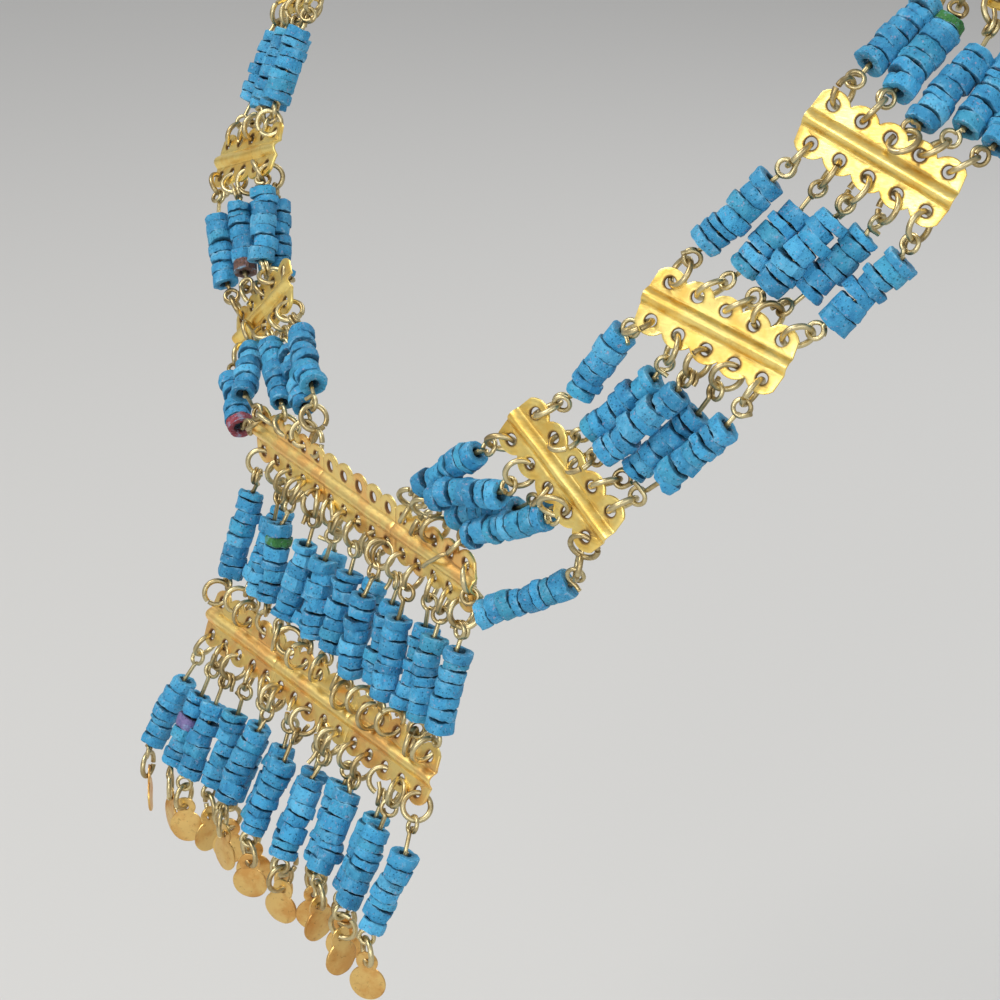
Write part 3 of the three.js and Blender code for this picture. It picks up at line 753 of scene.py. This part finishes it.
beads = Tray()
wires = Tray()
for number, row in enumerate(upper_tier):
    above, above_out = hole_of("pectoral_bar_upper", number, -1, long_bar_holes)
    below, below_out = hole_of("pectoral_bar_lower", number, 1, long_bar_holes)
    down = (below - above).normalized()
    beside = (Vector((1, 0, 0)) - Vector((1, 0, 0)).project(down)).normalized()
    top, foot = strand_ends(above, down, beside, row)
    inward = string_strand(beads, wires, top, foot, row["beads"], odd_upper.get(number))
    join_end(wires, above, above_out, top, inward, tail=dice.choice((0, 0, 1.2, 2.2)), doubled=0.5)
    join_end(wires, below, below_out, foot, -inward, tail=dice.choice((0, 0, 0, 1.4)))

# One bent pin has slipped out and lies over the right end of the upper bar.
at, along, up, out = stance_of("pectoral_bar_upper")
loose_pin = (
    (30.2, 3.3, -0.9),
    (30, 3.1, 0.6),
    (29.4, 2.7, 1.6),
    (28.2, 1.6, 2.1),
    (26.2, 0.1, 2.1),
    (24.2, -1.5, 1.7),
)
lay_wire(wires, [at + along * x + up * y + out * z for x, y, z in loose_pin], pin_wire)

upper_beads = beads.make("beads_upper_tier", paste, 30)
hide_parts(*[f"strand_upper_{number:02d}" for number in range(1, len(upper_tier) + 1)])
wires.make("wires_upper_tier", wire_brass, 50)

# Strands of the lower tier and their drops
# The same beads and pins, hanging free below the lower bar. Each foot carries a jump ring and a
# small drop stamped from thin brass: a round disc under a lobe with a hole.

# The table's turn is how many degrees the drop faces away from the front.
lower_tier = (
    dict(beads=7, gap=5, top=(-0.5, 0), foot=(-0.8, 0), turn=-30),
    dict(beads=7, gap=5.1, top=(-0.1, 0), foot=(0, 0), turn=-8),
    dict(beads=7, gap=4.9, top=(0, 0.06), foot=(0.16, 0.06), turn=50),
    dict(beads=7, gap=4.6, top=(0, -0.3), foot=(0, -0.5), turn=100),
    dict(beads=7, gap=4.5, top=(0, -0.7), foot=(0, -0.8), turn=45),
    dict(beads=7, gap=4.1, top=(0.2, 0.24), foot=(0.2, 0.3), turn=5),
    dict(beads=7, gap=4.5, top=(0, -0.5), foot=(0, -0.6), turn=60),
    dict(beads=7, gap=4.9, top=(0.06, 0.1), foot=(0, 0.1), turn=45),
    dict(beads=7, gap=4.5, top=(0, -0.6), foot=(0, -0.7), turn=110),
    dict(beads=7, gap=4.6, top=(-0.1, 0.16), foot=(0.3, 0.16), turn=30),
    dict(beads=7, gap=3.6, top=(0, -0.36), foot=(0.3, -0.44), turn=60),
    dict(beads=7, gap=3.5, top=(0, 0.12), foot=(0.4, 0.12), turn=100),
    dict(beads=7, gap=4, top=(0.3, -0.3), foot=(0.3, -0.44), turn=50),
    dict(beads=7, gap=4.3, top=(0.2, 0.1), foot=(0.2, 0.16), turn=100),
    dict(beads=7, gap=4.6, top=(0.8, 0), foot=(0.7, 0), turn=40),
)
lower_tier_lean = math.radians(28)
drop_disc = 3.25
drop_lobe = 1.95
drop_neck = 1.5
drop_hole = 0.62
drop_sheet = 0.42
drop_score = 0.9
disc_steps = 28
lobe_steps = 16
mauve = Vector(paint(122, 110, 160)[:3])
odd_lower = {1: {2: mauve}}

drop_brass = brass("drop_brass", paint(230, 194, 122), paint(216, 164, 94), paint(134, 96, 50), 0.45, 0.4)


def stamp_drop(hang, facing, hanging):
    """Stamps one drop, a little domed and bent, and hangs it by its hole."""
    disc_height = math.sqrt(drop_disc ** 2 - drop_neck ** 2)
    lobe_height = math.sqrt(drop_lobe ** 2 - drop_neck ** 2)
    disc_turn = math.asin(disc_height / drop_disc)
    lobe_turn = math.asin(lobe_height / drop_lobe)
    drop_length = disc_height + lobe_height
    outline = []
    for step in range(disc_steps + 1):
        angle = math.pi - disc_turn + (math.pi + 2 * disc_turn) * step / disc_steps
        outline.append((drop_disc * math.cos(angle), drop_disc * math.sin(angle) - drop_length))
    for step in range(1, lobe_steps):
        angle = -lobe_turn + (math.pi + 2 * lobe_turn) * step / lobe_steps
        outline.append((drop_lobe * math.cos(angle), drop_lobe * math.sin(angle)))
    metal = cut_sheet(outline, [circle(0, 0, drop_hole, 12)], drop_sheet, 0.09)
    score(metal, Vector((0, 1, 0)), [-drop_score * step for step in range(-1, 9)])
    score(metal, Vector((1, 0, 0)), [drop_score * step for step in range(-3, 4)])
    side = facing.cross(hanging).normalized()
    bend = dice.uniform(-0.03, 0.03)
    dome = dice.uniform(0.0, 0.035)
    dull = 0.4 * noise.noise(hang * 0.37)
    points = []
    shades = []
    for corner in metal.verts:
        x, y, z = corner.co
        from_disc = math.hypot(x, y + drop_length)
        lift = z + bend * y * y * 0.3 - dome * min(from_disc, drop_disc) ** 2
        lift += 0.12 * noise.noise((x * 0.5 + hang.x, y * 0.5, hang.z))
        points.append(hang + side * x - hanging * y + facing * lift)
        # Painted shade round the hole, where the ring hangs; a darker disc edge and dull patches at
        # random.
        near_hole = max(0.0, 1 - (math.hypot(x, y) - drop_hole) / 0.6)
        shades.append(max(0.7 * near_hole, dull, 0.35 if abs(from_disc - drop_disc) < 0.3 else 0))
    faces = [tuple(corner.index for corner in face.verts) for face in metal.faces]
    metal.free()
    return points, faces, shades


beads = Tray()
wires = Tray()
drops = Tray()
drop_shades = []
tier_down = Vector((0, -math.sin(lower_tier_lean), -math.cos(lower_tier_lean)))
tier_beside = Vector((1, 0, 0))
plumb = Vector((0, 0, -1))
for number, row in enumerate(lower_tier):
    above, above_out = hole_of("pectoral_bar_lower", number, -1, long_bar_holes)
    top, foot = strand_ends(above, tier_down, tier_beside, row)
    inward = string_strand(beads, wires, top, foot, row["beads"], odd_lower.get(number))
    join_end(wires, above, above_out, top, inward, tail=dice.choice((0, 0, 1.2, 2.2)), doubled=0.35)
    facing = Quaternion((0, 0, 1), math.radians(row["turn"])) @ Vector((0, -1, 0))
    flat_side = facing.cross(plumb)
    eye_centre = foot + (inward * 0.5 + plumb * 0.5).normalized() * eye_seat
    link = eye_centre + plumb * link_seat
    ring_foot = link + plumb * 2 * ring_radius * 0.99
    slant = math.radians(dice.choice((-1, 1)) * dice.uniform(15, 70))
    lay_ring(wires, ring_foot, link, facing * math.cos(slant) + flat_side * math.sin(slant))
    lay_eye(wires, foot - inward * 0.8, eye_centre, facing, dice.choice((1.0, 1.2, 1.3)), 0)
    hang = ring_foot + plumb * 0.12
    hanging = (plumb + flat_side * dice.uniform(-0.12, 0.12)).normalized()
    points, faces, shades = stamp_drop(hang, facing, hanging)
    drops.lay(points, faces, [(1, 1, 1, 1)] * len(points))
    drop_shades.extend(shades)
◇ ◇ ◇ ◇
■ WHAT IS BEING ASKED
Quote exactly the opening line of the material above and every line after it, up to and including the line that contains "lay_wire(wires, [at +".

■ WORKED SOLUTION
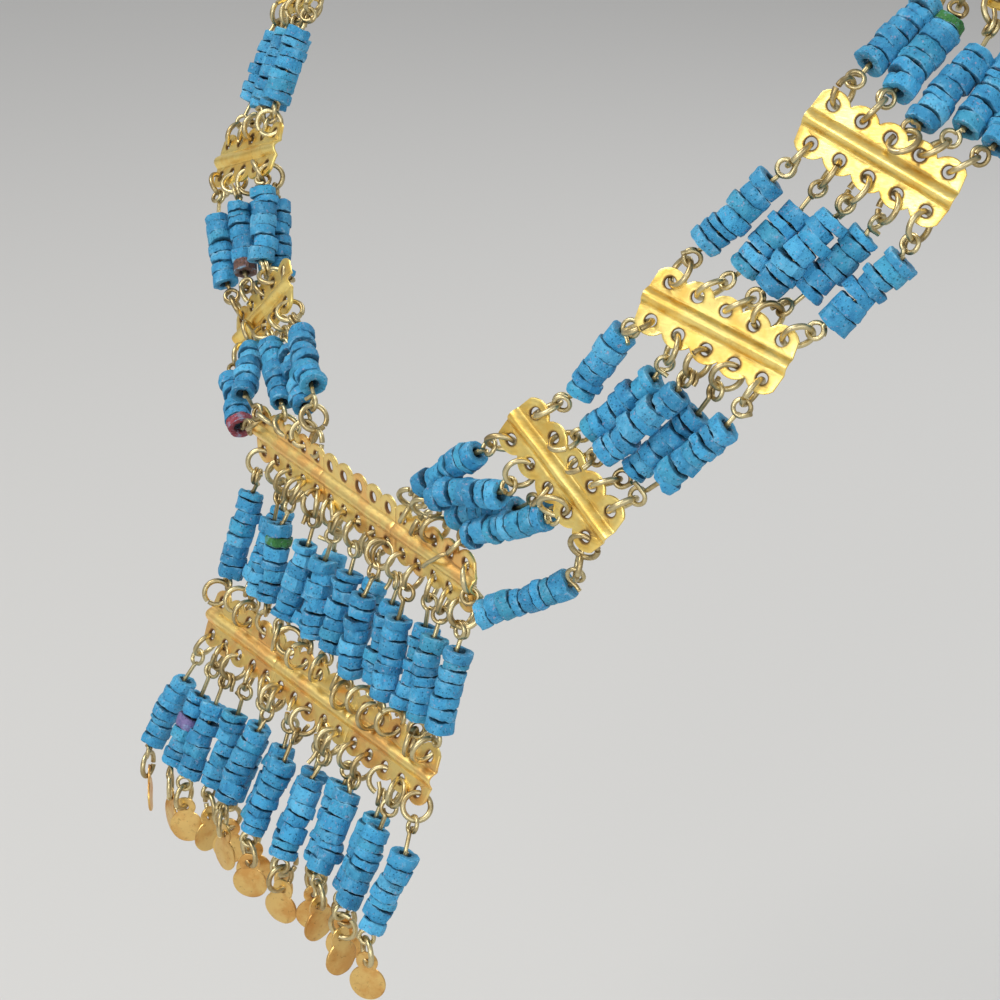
Write part 3 of the three.js and Blender code for this picture. It picks up at line 753 of scene.py. This part finishes it.
beads = Tray()
wires = Tray()
for number, row in enumerate(upper_tier):
    above, above_out = hole_of("pectoral_bar_upper", number, -1, long_bar_holes)
    below, below_out = hole_of("pectoral_bar_lower", number, 1, long_bar_holes)
    down = (below - above).normalized()
    beside = (Vector((1, 0, 0)) - Vector((1, 0, 0)).project(down)).normalized()
    top, foot = strand_ends(above, down, beside, row)
    inward = string_strand(beads, wires, top, foot, row["beads"], odd_upper.get(number))
    join_end(wires, above, above_out, top, inward, tail=dice.choice((0, 0, 1.2, 2.2)), doubled=0.5)
    join_end(wires, below, below_out, foot, -inward, tail=dice.choice((0, 0, 0, 1.4)))

# One bent pin has slipped out and lies over the right end of the upper bar.
at, along, up, out = stance_of("pectoral_bar_upper")
loose_pin = (
    (30.2, 3.3, -0.9),
    (30, 3.1, 0.6),
    (29.4, 2.7, 1.6),
    (28.2, 1.6, 2.1),
    (26.2, 0.1, 2.1),
    (24.2, -1.5, 1.7),
)
lay_wire(wires, [at + along * x + up * y + out * z for x, y, z in loose_pin], pin_wire)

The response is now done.